---- AVAILABLE DATA
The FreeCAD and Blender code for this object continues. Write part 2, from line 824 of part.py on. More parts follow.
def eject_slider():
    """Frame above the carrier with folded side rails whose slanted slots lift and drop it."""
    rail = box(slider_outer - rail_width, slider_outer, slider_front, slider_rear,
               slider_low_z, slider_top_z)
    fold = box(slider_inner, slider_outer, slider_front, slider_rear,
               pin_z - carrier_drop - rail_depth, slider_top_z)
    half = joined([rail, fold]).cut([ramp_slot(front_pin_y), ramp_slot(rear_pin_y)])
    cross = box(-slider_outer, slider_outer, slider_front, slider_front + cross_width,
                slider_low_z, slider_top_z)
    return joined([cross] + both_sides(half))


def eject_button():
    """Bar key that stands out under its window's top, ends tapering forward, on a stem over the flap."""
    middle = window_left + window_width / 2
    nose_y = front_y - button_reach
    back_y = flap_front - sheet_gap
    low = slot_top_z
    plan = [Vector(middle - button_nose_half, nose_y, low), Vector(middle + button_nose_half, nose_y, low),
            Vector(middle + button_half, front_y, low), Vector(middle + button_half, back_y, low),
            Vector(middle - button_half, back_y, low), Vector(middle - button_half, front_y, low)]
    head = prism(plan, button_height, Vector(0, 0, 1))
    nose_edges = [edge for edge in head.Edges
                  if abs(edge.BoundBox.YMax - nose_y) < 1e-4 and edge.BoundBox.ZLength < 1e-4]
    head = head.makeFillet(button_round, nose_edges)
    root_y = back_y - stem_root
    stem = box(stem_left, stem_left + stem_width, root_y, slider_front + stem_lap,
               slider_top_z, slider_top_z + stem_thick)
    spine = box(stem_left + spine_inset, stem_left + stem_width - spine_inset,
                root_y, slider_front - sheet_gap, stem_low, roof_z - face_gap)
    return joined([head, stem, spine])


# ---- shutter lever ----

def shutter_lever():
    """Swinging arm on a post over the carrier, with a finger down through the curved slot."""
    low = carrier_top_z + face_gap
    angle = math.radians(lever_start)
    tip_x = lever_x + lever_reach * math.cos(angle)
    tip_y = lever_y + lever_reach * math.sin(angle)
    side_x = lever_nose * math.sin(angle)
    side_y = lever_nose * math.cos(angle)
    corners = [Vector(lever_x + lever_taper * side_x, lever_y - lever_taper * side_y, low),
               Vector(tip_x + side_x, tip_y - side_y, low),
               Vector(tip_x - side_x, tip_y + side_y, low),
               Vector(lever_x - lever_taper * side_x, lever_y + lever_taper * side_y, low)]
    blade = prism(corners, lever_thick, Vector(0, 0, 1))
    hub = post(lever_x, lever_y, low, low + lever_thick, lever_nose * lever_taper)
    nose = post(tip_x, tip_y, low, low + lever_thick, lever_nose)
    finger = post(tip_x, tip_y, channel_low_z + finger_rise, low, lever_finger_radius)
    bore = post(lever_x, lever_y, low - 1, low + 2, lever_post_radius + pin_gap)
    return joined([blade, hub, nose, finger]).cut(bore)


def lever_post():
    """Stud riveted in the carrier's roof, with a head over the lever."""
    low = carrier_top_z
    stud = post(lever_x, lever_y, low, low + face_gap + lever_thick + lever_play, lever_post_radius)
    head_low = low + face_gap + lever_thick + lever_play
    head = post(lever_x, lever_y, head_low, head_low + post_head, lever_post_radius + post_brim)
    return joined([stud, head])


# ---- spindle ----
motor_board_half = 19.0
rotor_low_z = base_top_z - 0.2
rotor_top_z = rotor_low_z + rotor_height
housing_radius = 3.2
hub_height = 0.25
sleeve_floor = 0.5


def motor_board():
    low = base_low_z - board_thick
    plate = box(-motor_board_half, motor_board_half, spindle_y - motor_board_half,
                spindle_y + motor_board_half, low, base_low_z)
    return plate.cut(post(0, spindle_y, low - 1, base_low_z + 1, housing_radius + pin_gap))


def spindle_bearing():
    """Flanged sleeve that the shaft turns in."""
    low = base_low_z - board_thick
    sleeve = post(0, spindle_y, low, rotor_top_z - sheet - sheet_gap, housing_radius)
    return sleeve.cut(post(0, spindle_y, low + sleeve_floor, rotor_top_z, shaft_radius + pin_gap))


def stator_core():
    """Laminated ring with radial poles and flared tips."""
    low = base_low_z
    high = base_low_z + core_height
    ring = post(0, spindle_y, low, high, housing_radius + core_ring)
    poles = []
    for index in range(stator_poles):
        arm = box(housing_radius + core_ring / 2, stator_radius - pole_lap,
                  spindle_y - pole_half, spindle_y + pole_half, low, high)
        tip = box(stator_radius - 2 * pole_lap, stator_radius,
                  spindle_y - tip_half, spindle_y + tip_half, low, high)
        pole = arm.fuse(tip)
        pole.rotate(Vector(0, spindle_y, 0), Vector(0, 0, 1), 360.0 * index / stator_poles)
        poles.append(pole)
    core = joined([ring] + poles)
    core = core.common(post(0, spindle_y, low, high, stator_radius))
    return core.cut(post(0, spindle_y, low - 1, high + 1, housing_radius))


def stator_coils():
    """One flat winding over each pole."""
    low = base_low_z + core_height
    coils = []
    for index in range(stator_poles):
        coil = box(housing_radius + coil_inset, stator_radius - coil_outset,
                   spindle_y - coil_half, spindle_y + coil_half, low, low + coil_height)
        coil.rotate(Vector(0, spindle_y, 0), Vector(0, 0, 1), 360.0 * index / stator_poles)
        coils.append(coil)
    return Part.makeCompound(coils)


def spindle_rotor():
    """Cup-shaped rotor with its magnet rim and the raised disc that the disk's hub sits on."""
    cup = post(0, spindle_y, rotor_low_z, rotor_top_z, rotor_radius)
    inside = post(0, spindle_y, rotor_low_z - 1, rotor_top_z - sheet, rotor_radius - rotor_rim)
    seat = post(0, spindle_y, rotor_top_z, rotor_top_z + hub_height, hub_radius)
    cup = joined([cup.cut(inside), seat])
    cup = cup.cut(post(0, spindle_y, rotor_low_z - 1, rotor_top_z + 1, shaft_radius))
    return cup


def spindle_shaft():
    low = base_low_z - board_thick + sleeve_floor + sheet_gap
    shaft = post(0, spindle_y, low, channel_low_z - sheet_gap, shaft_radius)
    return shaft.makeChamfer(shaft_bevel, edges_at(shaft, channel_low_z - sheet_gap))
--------
THE EXERCISE
Reproduce each line verbatim.

RESPONSE TO THE TASK
The FreeCAD and Blender code for this object continues. Write part 2, from line 824 of part.py on. More parts follow.
def eject_slider():
    """Frame above the carrier with folded side rails whose slanted slots lift and drop it."""
    rail = box(slider_outer - rail_width, slider_outer, slider_front, slider_rear,
               slider_low_z, slider_top_z)
    fold = box(slider_inner, slider_outer, slider_front, slider_rear,
               pin_z - carrier_drop - rail_depth, slider_top_z)
    half = joined([rail, fold]).cut([ramp_slot(front_pin_y), ramp_slot(rear_pin_y)])
    cross = box(-slider_outer, slider_outer, slider_front, slider_front + cross_width,
                slider_low_z, slider_top_z)
    return joined([cross] + both_sides(half))


def eject_button():
    """Bar key that stands out under its window's top, ends tapering forward, on a stem over the flap."""
    middle = window_left + window_width / 2
    nose_y = front_y - button_reach
    back_y = flap_front - sheet_gap
    low = slot_top_z
    plan = [Vector(middle - button_nose_half, nose_y, low), Vector(middle + button_nose_half, nose_y, low),
            Vector(middle + button_half, front_y, low), Vector(middle + button_half, back_y, low),
            Vector(middle - button_half, back_y, low), Vector(middle - button_half, front_y, low)]
    head = prism(plan, button_height, Vector(0, 0, 1))
    nose_edges = [edge for edge in head.Edges
                  if abs(edge.BoundBox.YMax - nose_y) < 1e-4 and edge.BoundBox.ZLength < 1e-4]
    head = head.makeFillet(button_round, nose_edges)
    root_y = back_y - stem_root
    stem = box(stem_left, stem_left + stem_width, root_y, slider_front + stem_lap,
               slider_top_z, slider_top_z + stem_thick)
    spine = box(stem_left + spine_inset, stem_left + stem_width - spine_inset,
                root_y, slider_front - sheet_gap, stem_low, roof_z - face_gap)
    return joined([head, stem, spine])


# ---- shutter lever ----

def shutter_lever():
    """Swinging arm on a post over the carrier, with a finger down through the curved slot."""
    low = carrier_top_z + face_gap
    angle = math.radians(lever_start)
    tip_x = lever_x + lever_reach * math.cos(angle)
    tip_y = lever_y + lever_reach * math.sin(angle)
    side_x = lever_nose * math.sin(angle)
    side_y = lever_nose * math.cos(angle)
    corners = [Vector(lever_x + lever_taper * side_x, lever_y - lever_taper * side_y, low),
               Vector(tip_x + side_x, tip_y - side_y, low),
               Vector(tip_x - side_x, tip_y + side_y, low),
               Vector(lever_x - lever_taper * side_x, lever_y + lever_taper * side_y, low)]
    blade = prism(corners, lever_thick, Vector(0, 0, 1))
    hub = post(lever_x, lever_y, low, low + lever_thick, lever_nose * lever_taper)
    nose = post(tip_x, tip_y, low, low + lever_thick, lever_nose)
    finger = post(tip_x, tip_y, channel_low_z + finger_rise, low, lever_finger_radius)
    bore = post(lever_x, lever_y, low - 1, low + 2, lever_post_radius + pin_gap)
    return joined([blade, hub, nose, finger]).cut(bore)


def lever_post():
    """Stud riveted in the carrier's roof, with a head over the lever."""
    low = carrier_top_z
    stud = post(lever_x, lever_y, low, low + face_gap + lever_thick + lever_play, lever_post_radius)
    head_low = low + face_gap + lever_thick + lever_play
    head = post(lever_x, lever_y, head_low, head_low + post_head, lever_post_radius + post_brim)
    return joined([stud, head])


# ---- spindle ----
motor_board_half = 19.0
rotor_low_z = base_top_z - 0.2
rotor_top_z = rotor_low_z + rotor_height
housing_radius = 3.2
hub_height = 0.25
sleeve_floor = 0.5


def motor_board():
    low = base_low_z - board_thick
    plate = box(-motor_board_half, motor_board_half, spindle_y - motor_board_half,
                spindle_y + motor_board_half, low, base_low_z)
    return plate.cut(post(0, spindle_y, low - 1, base_low_z + 1, housing_radius + pin_gap))


def spindle_bearing():
    """Flanged sleeve that the shaft turns in."""
    low = base_low_z - board_thick
    sleeve = post(0, spindle_y, low, rotor_top_z - sheet - sheet_gap, housing_radius)
    return sleeve.cut(post(0, spindle_y, low + sleeve_floor, rotor_top_z, shaft_radius + pin_gap))


def stator_core():
    """Laminated ring with radial poles and flared tips."""
    low = base_low_z
    high = base_low_z + core_height
    ring = post(0, spindle_y, low, high, housing_radius + core_ring)
    poles = []
    for index in range(stator_poles):
        arm = box(housing_radius + core_ring / 2, stator_radius - pole_lap,
                  spindle_y - pole_half, spindle_y + pole_half, low, high)
        tip = box(stator_radius - 2 * pole_lap, stator_radius,
                  spindle_y - tip_half, spindle_y + tip_half, low, high)
        pole = arm.fuse(tip)
        pole.rotate(Vector(0, spindle_y, 0), Vector(0, 0, 1), 360.0 * index / stator_poles)
        poles.append(pole)
    core = joined([ring] + poles)
    core = core.common(post(0, spindle_y, low, high, stator_radius))
    return core.cut(post(0, spindle_y, low - 1, high + 1, housing_radius))


def stator_coils():
    """One flat winding over each pole."""
    low = base_low_z + core_height
    coils = []
    for index in range(stator_poles):
        coil = box(housing_radius + coil_inset, stator_radius - coil_outset,
                   spindle_y - coil_half, spindle_y + coil_half, low, low + coil_height)
        coil.rotate(Vector(0, spindle_y, 0), Vector(0, 0, 1), 360.0 * index / stator_poles)
        coils.append(coil)
    return Part.makeCompound(coils)


def spindle_rotor():
    """Cup-shaped rotor with its magnet rim and the raised disc that the disk's hub sits on."""
    cup = post(0, spindle_y, rotor_low_z, rotor_top_z, rotor_radius)
    inside = post(0, spindle_y, rotor_low_z - 1, rotor_top_z - sheet, rotor_radius - rotor_rim)
    seat = post(0, spindle_y, rotor_top_z, rotor_top_z + hub_height, hub_radius)
    cup = joined([cup.cut(inside), seat])
    cup = cup.cut(post(0, spindle_y, rotor_low_z - 1, rotor_top_z + 1, shaft_radius))
    return cup


def spindle_shaft():
    low = base_low_z - board_thick + sleeve_floor + sheet_gap
    shaft = post(0, spindle_y, low, channel_low_z - sheet_gap, shaft_radius)
    return shaft.makeChamfer(shaft_bevel, edges_at(shaft, channel_low_z - sheet_gap))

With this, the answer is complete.